PeT-KeyStAtion: Parameter-efficient Transformer with Keypoint-guided Spatial-temporal Aggregation for Video-based Person Re-identification

Xingan Ma, Jinhui Yi, Juergen Gall

Published: 01 Jan 2025, Last Modified: 15 Jul 2025ICASSP 2025EveryoneRevisionsBibTeXCC BY-SA 4.0

Abstract: Video-based Person Re-identification (ReID) is crucial in visual surveillance, focusing on matching video snippets of individuals across multiple non-overlapping cameras. Existing methods either conduct ReID at the image level without leveraging temporal information, or employ complex temporal information aggregation techniques, which results in substantial network size and reduced performance efficiency. Recent advances in Vision Transformer (ViT) architectures leverage diverse large-scale datasets alongside sophisticated architectures to achieve enhanced fine-grained feature discrimination.
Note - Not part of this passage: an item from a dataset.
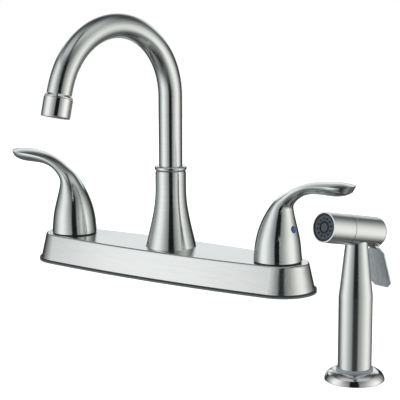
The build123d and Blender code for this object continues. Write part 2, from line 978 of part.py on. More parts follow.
def head_plane():
    """Plane whose normal is the head's axis, pointing to the nozzle, with its Y axis upwards."""
    swing = radians(head_swing)
    tilt = radians(head_tilt)
    forward = (cos(swing) * cos(tilt), sin(swing) * cos(tilt), sin(tilt))
    return Plane(origin=(sprayer_x, sprayer_y, head_height), x_dir=(-sin(swing), cos(swing), 0), z_dir=forward)


def head_side_plane():
    """Upright plane through the head's axis: X forwards along the axis, Y upwards."""
    front = head_plane()
    return Plane(origin=front.origin, x_dir=front.z_dir, z_dir=-front.x_dir)


def spray_grip():
    """Tapered grip, saddled to the head, with a spigot through the head's wall."""
    foot = grip_radius - grip_foot_round
    round_foot = ThreePointArc(
        (foot, grip_low),
        (foot + grip_foot_round * sin(pi / 4), grip_low + grip_foot_round * (1 - cos(pi / 4))),
        (grip_radius, grip_low + grip_foot_round),
    )
    lines = Polyline(
        (grip_radius, grip_low + grip_foot_round),
        (grip_radius, grip_shoulder),
        (grip_neck_radius, grip_neck_top),
        (grip_neck_radius, head_height),
        (0, head_height),
        (0, grip_low),
        (foot, grip_low),
    )
    body = holder_place * revolve(Plane.XZ * make_face([round_foot, *lines.edges()]), Axis.Z)
    body -= head_plane() * rod(head_radius + slip, -head_back, head_front)
    body += holder_place * rod(grip_spigot_radius, grip_shoulder, grip_spigot_top)
    body -= holder_place * rod(grip_water_radius, grip_low, grip_spigot_top)
    body -= holder_place * rod(tail_radius + thread_gap, grip_low, grip_low + tail_socket)
    return body


def hose_inlet():
    """Tail of the grip with the thread that takes the hose."""
    tail = rod(tail_radius, grip_low, grip_low + tail_socket)
    tail += rod(tail_collar_radius, grip_low - tail_collar_height, grip_low)
    tail += rod(tail_radius, tail_low, grip_low)
    tail -= rod(tail_bore, tail_low, grip_low + tail_socket)
    tail -= rod(hose_thread_radius, tail_low, washer_seat)
    tail -= rod(inlet_washer_radius + slip, washer_seat, washer_seat + inlet_washer_height)
    return holder_place * tail


def inlet_washer():
    return holder_place * ring(inlet_washer_radius, grip_water_radius, washer_seat, washer_seat + inlet_washer_height)


# Sprayer's head


def lever_slot():
    """Slot through the head's lower wall and back edge, for the thumb lever."""
    slot = Box(2 * slot_half_width, head_radius, head_back, align=(Align.CENTER, Align.MAX, Align.MAX))
    return Pos(0, -slot_ceiling, -slot_front) * slot


def pivot_rod(radius, half_length):
    """Rod along the thumb lever's pivot."""
    rod_body = Cylinder(radius, 2 * half_length)
    return Pos(0, -pivot_drop, -pivot_back) * Rot(0, 90, 0) * rod_body


def spray_head():
    """Rear barrel, open to the front, with its rounded back wall and lever slot."""
    seam = head_seam - seam_groove / 2
    body = rod(head_radius, -head_back, seam)
    body = fillet(body.edges().group_by(Axis.Z)[0], head_back_round)
    body += rod(sleeve_spigot_radius, seam, seam + sleeve_spigot_length)
    body -= rod(head_bore, head_back_wall - head_back, seam)
    body -= rod(sleeve_spigot_radius - sleeve_spigot_wall, seam, seam + sleeve_spigot_length)
    body = head_plane() * (body - lever_slot() - pivot_rod(pin_radius + slip, head_radius))
    return body - holder_place * rod(grip_spigot_radius + slip, grip_shoulder, head_height)


def spray_sleeve():
    """Front barrel over the rear one's spigot, with a thin bright rim round the face."""
    low = head_seam + seam_groove / 2
    body = rod(head_radius, low, head_front)
    body -= rod(sleeve_spigot_radius + slip, low, low + sleeve_spigot_length)
    body -= rod(head_radius - sleeve_wall, low + sleeve_spigot_length, head_front)
    body -= rod(head_radius - face_rim, head_front - face_recess - face_thickness, head_front)
    return head_plane() * body


def face_radius():
    return head_radius - face_rim - slip


def spray_face():
    """Nozzle disc with a stepped edge, a ring groove and a circle of nozzles."""
    front = head_front - face_recess
    back = front - face_thickness
    disc = rod(face_radius(), back, front)
    disc -= ring(2 * head_radius, face_radius() - face_step, front - face_step_depth, front)
    disc -= ring(face_groove_radius, face_groove_radius - face_groove_width, front - face_groove_depth, front)
    for index in range(nozzle_count):
        hole = Pos(nozzle_circle, 0, 0) * rod(nozzle_radius, back, front)
        disc -= Rot(0, 0, (index + 0.5) * 360 / nozzle_count) * hole
    return head_plane() * disc


def face_seal():
    top = head_front - face_recess - face_thickness
    outer = head_radius - sleeve_wall - slip
    return head_plane() * ring(outer, outer - face_seal_width, top - face_seal_height, top)


# Sprayer's valve


def valve_seat():
    return head_plane() * ring(head_bore - slip, valve_hole, seat_back, seat_front)


def disc_front():
    return seat_back - valve_gap


def valve_stem():
    """Stem with a collar at its back that the thumb lever's fork pulls."""
    front = disc_front() - valve_disc_height - slip
    back = -stem_collar_front - stem_collar_height
    stem = rod(valve_stem_radius, back, front)
    return head_plane() * (stem + rod(stem_collar_radius, back, -stem_collar_front))


def valve_disc():
    front = disc_front()
    return head_plane() * rod(valve_disc_radius, front - valve_disc_height, front)


def stem_guide():
    low = -stem_guide_front - stem_guide_height
    return head_plane() * ring(head_bore - slip, valve_stem_radius + slip, low, -stem_guide_front)


def valve_spring():
    """Plain sleeve in the room of the valve's coil spring."""
    high = disc_front() - valve_disc_height - slip
    return head_plane() * ring(spring_radius, spring_radius - spring_wire, slip - stem_guide_front, high)


# Thumb lever


def lever_pin():
    return head_plane() * pivot_rod(pin_radius, pin_half_length)


def paddle():
    """Flat plate of the thumb lever, tilted out from the grip."""
    tilt = radians(paddle_tilt)
    swing = radians(head_swing)
    rear = Vector(-cos(swing), -sin(swing), 0)
    top = Vector(sprayer_x, sprayer_y, paddle_top) + rear * paddle_back
    normal = rear * cos(tilt) + Vector(0, 0, sin(tilt))
    across = Vector(sin(swing), -cos(swing), 0)
    place = Plane(origin=top, x_dir=across, z_dir=normal)
    top_half = paddle_top_half_width
    low_half = paddle_low_half_width
    outline = Polyline(
        (-top_half + paddle_corner, 0),
        (top_half - paddle_corner, 0),
        (top_half, -paddle_corner),
        (low_half, -paddle_length + paddle_corner),
        (low_half - paddle_corner, -paddle_length),
        (-low_half + paddle_corner, -paddle_length),
        (-low_half, -paddle_length + paddle_corner),
        (-top_half, -paddle_corner),
        close=True,
    )
    return place * extrude(make_face(outline), paddle_thickness / 2, both=True)


def side_strap(start, end, thickness, low, high):
    """Flat bar between two points of the head's side plane, between two distances across it."""
    along = (Vector(*end) - Vector(*start)).normalized()
    across = Vector(-along.Y, along.X) * (thickness / 2)
    corners = [Vector(*start) + across, Vector(*end) + across, Vector(*end) - across, Vector(*start) - across]
    outline = make_face(Polyline(*corners, close=True))
    return head_side_plane() * (Pos(0, 0, low) * extrude(outline, high - low))


def spray_lever():
    """Thumb lever: paddle, neck, eye on the pin and a fork round the valve's stem."""
    pivot = (-pivot_back, -pivot_drop)
    tilt = radians(head_tilt)
    drop = paddle_top - head_height
    paddle_foot = (-paddle_back * cos(tilt) + drop * sin(tilt), paddle_back * sin(tilt) + drop * cos(tilt))
    body = paddle()
    body += side_strap(pivot, paddle_foot, neck_thickness, -neck_half_width, neck_half_width)
    body += head_plane() * pivot_rod(eye_radius, eye_half_width)
    for side in (-1, 1):
        low = min(side * fork_inner, side * fork_outer)
        high = max(side * fork_inner, side * fork_outer)
        elbow = (-fork_back, -fork_elbow_drop)
        body += side_strap(pivot, elbow, fork_thickness, low, high)
        root = (-fork_back, -fork_elbow_drop - fork_thickness / 2)
        body += side_strap(root, (-fork_back, fork_tip_rise), fork_thickness, low, high)
    return body - head_plane() * pivot_rod(pin_radius + slip, head_radius)


pieces = {
    "deck_plate": deck_plate(),
    "base_gasket": base_gasket(),
    "hub_rings": hub_rings(),
    "hot_handle": handle(-1),
    "cold_handle": handle(1),
    "hot_index_button": index_button(-1),
    "cold_index_button": index_button(1),
    "hot_set_screw": set_screw(-1),
    "cold_set_screw": set_screw(1),
    "spout_bell": spout_bell(),
    "spout_collar": spout_collar(),
    "spout_bushing": spout_bushing(),
    "spout_clip": spout_clip(),
    "spout_tube": spout_tube(),
    "spout_stem": spout_stem(),
    "stem_o_rings": stem_o_rings(),
    "spout_end_ring": spout_end_ring(),
    "aerator_housing": aerator_housing(),
    "aerator_washer": aerator_washer(),
    "aerator_insert": aerator_insert(),
    "hot_valve_body": valve_body(-1),
    "cold_valve_body": valve_body(1),
    "centre_post": centre_post(),
    "cross_tubes": cross_tubes(),
    "plate_nuts": plate_nuts(),
    "hot_cartridge": cartridge_at(-1),
    "cold_cartridge": cartridge_at(1),
    "bonnet_nuts": bonnet_nuts(),
    "seat_seals": seat_seals(),
    "fixed_discs": fixed_discs(),
    "hot_moving_disc": moving_disc(-1),
    "cold_moving_disc": moving_disc(1),
    "hot_stem": valve_stem_piece(-1),
    "cold_stem": valve_stem_piece(1),
    "diverter_body": diverter_body(),
    "diverter_poppet": diverter_poppet(),
    "diverter_spring": diverter_spring(),
    "spray_outlet": spray_outlet(),
    "shank_washers": shank_washers(),
    "shank_nuts": shank_nuts(),
    "holder_flange": holder_flange(),
    "holder_ring": holder_ring(),
    "holder_gasket": holder_gasket(),
    "holder_washer": holder_washer(),
    "holder_nut": holder_nut(),
    "spray_grip": spray_grip(),
    "hose_inlet": hose_inlet(),
    "inlet_washer": inlet_washer(),
    "spray_head": spray_head(),
    "spray_sleeve": spray_sleeve(),
    "spray_face": spray_face(),
    "face_seal": face_seal(),
    "valve_seat": valve_seat(),
    "valve_stem": valve_stem(),
    "valve_disc": valve_disc(),
    "valve_spring": valve_spring(),
    "stem_guide": stem_guide(),
    "lever_pin": lever_pin(),
    "spray_lever": spray_lever(),
}

os.makedirs("parts", exist_ok=True)
for name, body in pieces.items():
    export_step(body, f"parts/{name}.step")
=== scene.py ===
import json
import math

import bpy
from mathutils import Matrix, Vector


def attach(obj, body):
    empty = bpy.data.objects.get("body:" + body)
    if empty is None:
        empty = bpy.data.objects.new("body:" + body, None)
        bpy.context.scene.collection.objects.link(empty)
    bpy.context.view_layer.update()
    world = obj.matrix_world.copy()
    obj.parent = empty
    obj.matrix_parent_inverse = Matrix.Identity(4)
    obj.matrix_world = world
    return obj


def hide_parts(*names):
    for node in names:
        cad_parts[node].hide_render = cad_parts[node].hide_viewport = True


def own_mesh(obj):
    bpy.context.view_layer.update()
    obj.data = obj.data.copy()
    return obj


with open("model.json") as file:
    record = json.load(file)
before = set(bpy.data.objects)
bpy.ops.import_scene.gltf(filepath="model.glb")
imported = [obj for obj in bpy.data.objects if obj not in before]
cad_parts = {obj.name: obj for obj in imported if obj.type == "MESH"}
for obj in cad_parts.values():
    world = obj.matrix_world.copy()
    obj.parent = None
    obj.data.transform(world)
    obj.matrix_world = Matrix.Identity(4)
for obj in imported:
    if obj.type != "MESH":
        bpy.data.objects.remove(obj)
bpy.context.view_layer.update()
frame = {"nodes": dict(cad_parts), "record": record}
nodes = frame["nodes"]

# Metres, +Z up. The origin lies on the sink deck under the spout, and the hubs stand on X.
hub_x = 0.1016
sprayer = Vector((0.2622, -0.1700, 0.0))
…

To fully explore the potential of ViT architectures without adding substantial additional modules for video-based ReID, we propose PeT-KeyStAtion: a Parameter-efficient Transformer with Keypoint- guided Spatial-temporal Aggregation using a Spatial-Temporal and Keypoint (STK) Module with lightweight adapters. Our framework effectively captures and aggregates spatial, temporal, and keypoint information with only 11% of the parameters compared to full fine-tuning. Extensive experiments show that our method outperforms state-of-the-art baselines on MARS and iLIDS-VID, and achieves promising performance on LS-VID.